This year marks our 16th anniversary in the same house. What’s remarkable for my little band of warrior-poets is that it surpasses the sum total of years during which we had lived in five different homes in five different states.
Transitioning from American Bedouins to a current kind of monastic cloister remains the subject of any number of family discussions, usually with me serving as the villain for a restless wanderlust and then a stubborn unwillingness to change—depending on which facet of my personality the family is bent on taking down hard at that time.
The previous five domiciles produce memories of living in them, but not living in them. If these walls could talk, they’d have enough tales for at least a half-dozen Lifetime movies. Most of the combined 21 “teenage years” were lived out in all that typical morbid introspection. Oh, they managed to wreck three cars during that epoch as well, but without injury, so they hardly even count now.
Here is also the site for an annual Christmas party that you would have to have first-hand experience of our fundamental shyness if not downright social backwardness to understand the significance of throwing a bash that people actually mark their calendars for.
I think the big thing about living in one home for so long is how much home repair has to take place, and how extensive the list of deferred maintenance over the years.
Here, we’ve replaced an entire heating and air conditioning system, a water heater, a sump pump, a garbage disposal, carpets, half of a French door, replaced an expensive part to a gas fireplace, and most recently patched up leaks in our roof.
I’ve rolled up my sleeves and replaced more toilet parts here than in all other homes combined. And the list of what I like to entitle “things that still have to be done around here before you can even think of selling this place” continues to grow.
Which brings up the most important point of all. It seems the more the subject of “downsizing” comes up, the more excuses we have for not doing anything concrete about it. A home—even with what became five bedrooms, four bathrooms and a basement that when all of us were living here still seemed “cramped”—now is as cavernous as an airport after a terror scare.
Clearly, we are entering a period in this dwelling’s shelf life that is going to demand more and more expensive maintenance and repair as the years go by. “The biggest economic decision you’ll ever make” is increasingly becoming a more expensive one to maintain.

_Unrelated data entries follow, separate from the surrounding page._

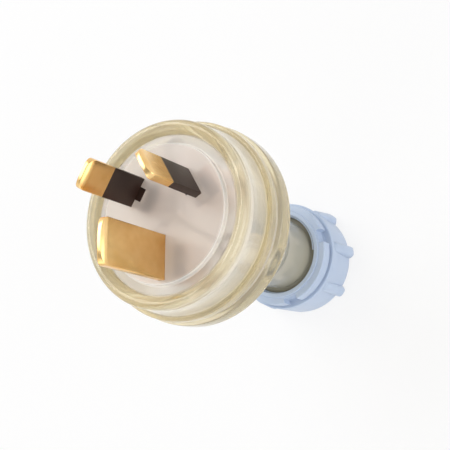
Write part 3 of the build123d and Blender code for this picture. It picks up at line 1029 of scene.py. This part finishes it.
# Gland nut: castellated collar, groove, tapered skirt with rounded ribs
glandNut = {
    "front": 48.5,
    # From the lip over the step, the collar and the groove to the skirt: radius, depth, rounding
    "outside": (
        (9.65, 48.5, 0.15),
        (10.7, 48.5, 0.15),
        (10.7, 48.85, 0.1),
        (12.3, 48.85, 0.3),
        (12.3, 51.85, 0.2),
        (11.2, 51.85, 0.1),
        (11.2, 52.3, 0.1),
        (12.9, 52.3, 0.3),
    ),
    "collarEnd": 51.85,
    "skirtStart": 52.3,
    "skirtFront": 12.9,
    "skirtRear": 12.4,
    "skirtRound": 1.6,
    # Radius, rounding at the rear face, rounding at the chamber
    "hole": (5.5, 1.3, 0.2),
    "chamber": 9.9,
    "bore": 9.4,
    "lip": (9.65, 49.7),
    "softEdge": 0.1,
    "roundSteps": 192,
    "notchFloor": 10.95,
    "notchDeep": 4.0,
    "notchWide": 3.4,
    "notchEdge": 0.12,
    "notches": 4,
    "notchPhase": 16.0,
    "ribCount": 3,
    "ribGroups": 2,
    "ribPhase": 6.0,
    "ribSpread": 45.0,
    "ribFoot": 11.2,
    "ribFootSpread": 1.15,
    "ribWide": 2.6,
    "ribFront": 0.25,
    "ribRear": 1.5,
    "ribRamp": 0.75,
    "ribMargin": 0.9,
    "ribRound": 0.55,
    "ribTopRound": 0.88,
    "ribSteps": 14,
    "ribTopSteps": 8,
    "ribCrease": 50,
}


def makeNutBody(v):
    high, low = ringFront - gland["ringPlay"], ringRear + gland["ringPlay"]
    hole, holeRound, holeEdge = v["hole"]
    edge = v["softEdge"]
    points = [
        *v["outside"],
        (v["skirtRear"], face, v["skirtRound"]),
        (hole, face, holeRound),
        (hole, low, holeEdge),
        (v["chamber"], low, edge),
        (v["chamber"], high, edge),
        (v["bore"], high, edge),
        (v["bore"], v["lip"][1], edge),
        (*v["lip"], edge),
    ]
    nut = revolve("nutBody", section(points), v["roundSteps"])
    top, floor = face - v["front"] + past, face - v["collarEnd"]
    size = (v["notchDeep"], v["notchWide"], top - floor)
    notch = block("notch", size, (v["notchDeep"] / 2, 0, (top + floor) / 2), 0, v["notchEdge"])
    count, phase, radius = v["notches"], v["notchPhase"], v["notchFloor"]
    notches = copyRound("notches", notch, count, 360.0 / count, phase, nutPlastic, radius)
    return combine(nut, [notches], "DIFFERENCE")


def makeRibShape(v):
    # One rounded rib along the skirt at the +X side, prouder towards the rear
    high, low = face - v["skirtStart"] - v["ribMargin"], v["ribMargin"]
    frontRadius, rearRadius = v["skirtFront"] + v["ribFront"], v["skirtRear"] + v["ribRear"]
    half, rounding, topRound = v["ribWide"] / 2, v["ribRound"], v["ribTopRound"]
    foot, middle = half * v["ribFootSpread"], v["ribTopSteps"] / 2
    rings = []
    for k in range(v["ribSteps"] + 1):
        share = k / v["ribSteps"]
        z = high + (low - high) * share
        along = min(share / v["ribRamp"], 1)
        proud = frontRadius * (1 - along) + rearRadius * along
        for distance in (z - low, high - z):
            inward = rounding - min(distance, rounding)
            proud -= rounding - math.sqrt(max(rounding**2 - inward**2, 0))
        ring = [(v["ribFoot"], -foot, z)]
        for j in range(v["ribTopSteps"] + 1):
            angle = math.pi * (j / v["ribTopSteps"] - 0.5)
            x = proud - topRound * (1 - math.cos(angle))
            side = (half - topRound) * ((j > middle) - (j < middle))
            ring.append((x, side + topRound * math.sin(angle), z))
        ring.append((v["ribFoot"], foot, z))
        rings.append(ring)
    return loft("nutRib", rings)


nutBody = makeNutBody(glandNut)
ribGroup = copyRound(
    "ribGroup",
    makeRibShape(glandNut),
    glandNut["ribCount"],
    glandNut["ribSpread"],
    -glandNut["ribSpread"],
    nutPlastic,
)
nutRibs = copyRound(
    "nutRibs",
    ribGroup,
    glandNut["ribGroups"],
    360.0 / glandNut["ribGroups"],
    glandNut["ribPhase"],
    nutPlastic,
)
finishPiece(nutBody, "gland_nut", nutPlastic, ["gland_nut"])
finishPiece(nutRibs, "gland_nut", nutPlastic, (), glandNut["ribCrease"])
print("gland nut made")

# Thread ridges on the neck and in the nut
thread = {
    "pitch": 1.5,
    "ridge": 0.14,
    "crease": 60,
    "neck": {"radius": rearShell["threadRadius"], "turns": 4.2, "low": 7.5},
    # Sunk a little into the bore's wall
    "nut": {"radius": glandNut["bore"] + 0.02, "turns": 6.0, "low": 6.2},
}


def windThread(name, v, material):
    values = {
        "Radius": v["radius"] * mm,
        "Turns": v["turns"],
        "Length": v["turns"] * thread["pitch"] * mm,
        "Low": v["low"] * mm,
        "Ridge": thread["ridge"] * mm,
        "Material": material,
    }
    return growPiece(name, threadTree, values)


neckThread = windThread("neckThread", thread["neck"], clearPlastic)
finishPiece(neckThread, "plug_body", clearPlastic, (), thread["crease"])
nutThread = windThread("nutThread", thread["nut"], nutPlastic)
finishPiece(nutThread, "gland_nut", nutPlastic, (), thread["crease"])
print("threads made")

# Camera: the photograph's point of view, in metres
camera = {
    "place": (0.11111, -0.04580, 0.22418),
    "right": (0.8573, 0.0047, -0.5148),
    "up": (0.1081, 0.9760, 0.1889),
    "lens": 80.43,
    "sensor": 36,
    "clip": (0.01, 20),
}


def placeCamera(v):
    data = bpy.data.cameras.new("plugCamera")
    data.lens = v["lens"]
    data.sensor_width = v["sensor"]
    data.sensor_fit = "HORIZONTAL"
    data.clip_start, data.clip_end = v["clip"]
    right = Vector(v["right"]).normalized()
    up = Vector(v["up"])
    up = (up - right * up.dot(right)).normalized()
    turn = Matrix((right, up, right.cross(up))).transposed().to_4x4()
    item = addObject("plugCamera", data)
    item.matrix_world = Matrix.Translation(Vector(v["place"])) @ turn
    bpy.context.scene.camera = item


placeCamera(camera)
print("camera placed")

# Floor, world and lamps, in metres
studio = {
    "floorColor": (0.86, 0.86, 0.87, 1),
    "floorRough": 0.9,
    "floorSize": 6.0,
    "floorGlow": 0.8,
    "worldColor": (1.0, 0.985, 0.96, 1),
    "worldStrength": 0.85,
    # Between these two heights in the sky the room dims to the overhead share
    "dimSpan": (0.35, 0.95),
    "overhead": 0.34,
    "middle": (0, 0, 0.05),
    # Place, size and power
    "lamps": {
        "keyLamp": ((-0.25, 0.20, 0.45), 0.35, 1.35),
        "fillLamp": ((0.40, -0.12, 0.22), 0.40, 0.9),
        "rearLamp": ((-0.20, -0.40, 0.30), 0.40, 0.5),
    },
}


def whiteToEye(tree, shader, output, share):
    # Seen straight, in a reflection or through clear plastic, this share of the surface is white
    nodes, links = tree.nodes, tree.links
    path = nodes.new("ShaderNodeLightPath").outputs
    glow = nodes.new("ShaderNodeEmission")
    glow.inputs["Color"].default_value = (1, 1, 1, 1)
    seen = mathNode(tree, "MAXIMUM", path["Is Camera Ray"], path["Is Glossy Ray"])
    seen = mathNode(tree, "MAXIMUM", seen, path["Is Transmission Ray"])
    mix = nodes.new("ShaderNodeMixShader")
    links.new(mathNode(tree, "MULTIPLY", seen, share), mix.inputs[0])
    links.new(shader.outputs[0], mix.inputs[1])
    links.new(glow.outputs[0], mix.inputs[2])
    links.new(mix.outputs[0], output.inputs[0])
    return glow


def makeFloor(v):
    side = v["floorSize"] / 2
    mesh = bpy.data.meshes.new("floor")
    corners = [(-side, -side, 0), (side, -side, 0), (side, side, 0), (-side, side, 0)]
    mesh.from_pydata(corners, [], [(0, 1, 2, 3)])
    item = addObject("floor", mesh)
    sockets = {"Base Color": v["floorColor"], "Roughness": v["floorRough"]}
    material, tree, shader = newMaterial("paleFloor", sockets)
    whiteToEye(tree, shader, tree.nodes["Material Output"], v["floorGlow"])
    mesh.materials.append(material)


def makeWorld(v):
    world = bpy.data.worlds.new("softRoom")
    bpy.context.scene.world = world
    world.use_nodes = True
    tree = world.node_tree
    background = tree.nodes["Background"]
    background.inputs["Color"].default_value = v["worldColor"]
    place = tree.nodes.new("ShaderNodeTexCoord")
    axes = tree.nodes.new("ShaderNodeSeparateXYZ")
    tree.links.new(place.outputs["Generated"], axes.inputs[0])
    level = remap(tree, axes.outputs["Z"], v["dimSpan"], (1.0, v["overhead"]))
    strength = mathNode(tree, "MULTIPLY", level, v["worldStrength"])
    tree.links.new(strength, background.inputs["Strength"])
    glow = whiteToEye(tree, background, tree.nodes["World Output"], 1.0)
    tree.links.new(level, glow.inputs["Strength"])


def makeLamp(name, place, size, power):
    data = bpy.data.lights.new(name, "AREA")
    data.energy = power
    data.size = size
    item = addObject(name, data)
    item.location = place
    toMiddle = Vector(studio["middle"]) - Vector(place)
    item.rotation_euler = toMiddle.to_track_quat("-Z", "Y").to_euler()


makeFloor(studio)
makeWorld(studio)
for name, values in studio["lamps"].items():
    makeLamp(name, *values)
print("studio ready")

bpy.context.scene.view_settings.view_transform = "Standard"
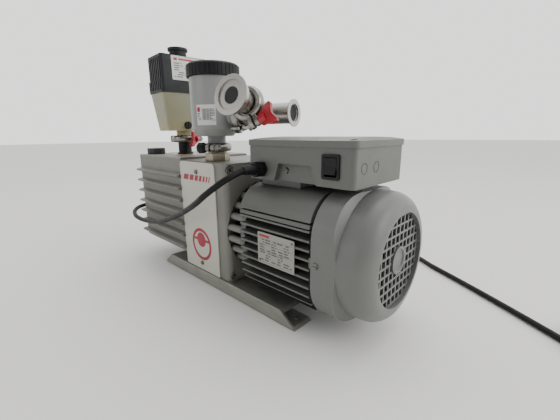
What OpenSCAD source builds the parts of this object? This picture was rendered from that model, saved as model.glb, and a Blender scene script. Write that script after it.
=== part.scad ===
// Two-stage oil-sealed rotary vane vacuum pump with its direct-drive motor,
// an inlet trap with a flanged tee and an exhaust mist filter.
// +X runs along the shaft towards the motor's fan, +Y is across, +Z is up.
// The origin is the centre of the four base fixing holes, on the floor.

/* [Base rails] */
// Distance between fixing holes along the pump
base_hole_x = 328; // [326:1:330]
// Distance between fixing holes across the pump
base_hole_y = 124; // [122:1:126]
// Radius of a fixing hole
base_hole_r = 4.5; // [4:0.5:5]
// How far a rail runs beyond its fixing hole under the motor
rail_near = 18; // [17:1:19]
// How far a rail runs beyond its fixing hole under the oil box
rail_far = 33; // [30:1:34]
// Width of a rail's flanges
rail_w = 40; // [39:1:42]
// Thickness of the rail's folded steel
rail_t = 4; // [3:0.5:4]
// How much shorter a rail is at its top, at each end
rail_slant = 28; // [26:1:28]

/* [Pump body] */
// Width of the pump body and oil box
body_w = 164; // [163:1:165]
// Height of the body's underside above the floor
body_z0 = 23; // [22:0.5:23]
// Height of the body's top above the floor
body_z1 = 228; // [228:1:230]
// Where the body meets the oil box
body_x0 = -106; // [-107:0.5:-106]
// Where the body meets the motor's spacer posts
body_x1 = 32; // [32:0.5:33]
// Height of the shaft's centre line
shaft_z = 113; // [112.5:0.5:113.5]

/* [Oil box] */
// Far end of the oil box
oil_x0 = -283; // [-285:0.5:-282]
// Underside of the oil box
oil_z0 = 41; // [40:0.5:41]
// Top of the oil box
oil_z1 = 232; // [231:0.5:233]
// Wall of the oil box
oil_wall = 6; // [5:0.5:6]
// Number of ribs down the oil box
rib_count = 7; // [5:1:7]
// Distance from one rib to the next
rib_pitch = 23.4; // [23:0.1:23.6]
// How far a rib stands out
rib_out = 9; // [6:0.5:9]

/* [Pumping stages] */
// Radius of a stator bore
bore_r = 48; // [48:0.5:48.5]
// Radius of a rotor
rotor_r = 38; // [37.5:0.5:38]
// Gap at the seal line between rotor and bore
seal_gap = 0.3; // [0.2:0.05:0.4]
// Length of the high-vacuum stage
hv_len = 80; // [79:0.5:80]
// Length of the low-vacuum stage
lv_len = 32; // [31:0.5:32]
// Thickness of the plates that close the stages
plate_t = 13; // [12:0.5:13]
// Thickness of a vane
vane_t = 8; // [7:0.5:8]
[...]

But as those years go by, the memories, the voices, the laughter, the tears, the triumphs and disappointments continue to deepen and work their way into these walls. Yet, there remain no plans for hiring a Realtor and looking at “active adult” developments. I think it’s because the less this house becomes a good investment, the more it becomes simply our home.
Reid Champagne hopes this living tribute to hearth and home gets him out of the doghouse, but he doubts it will.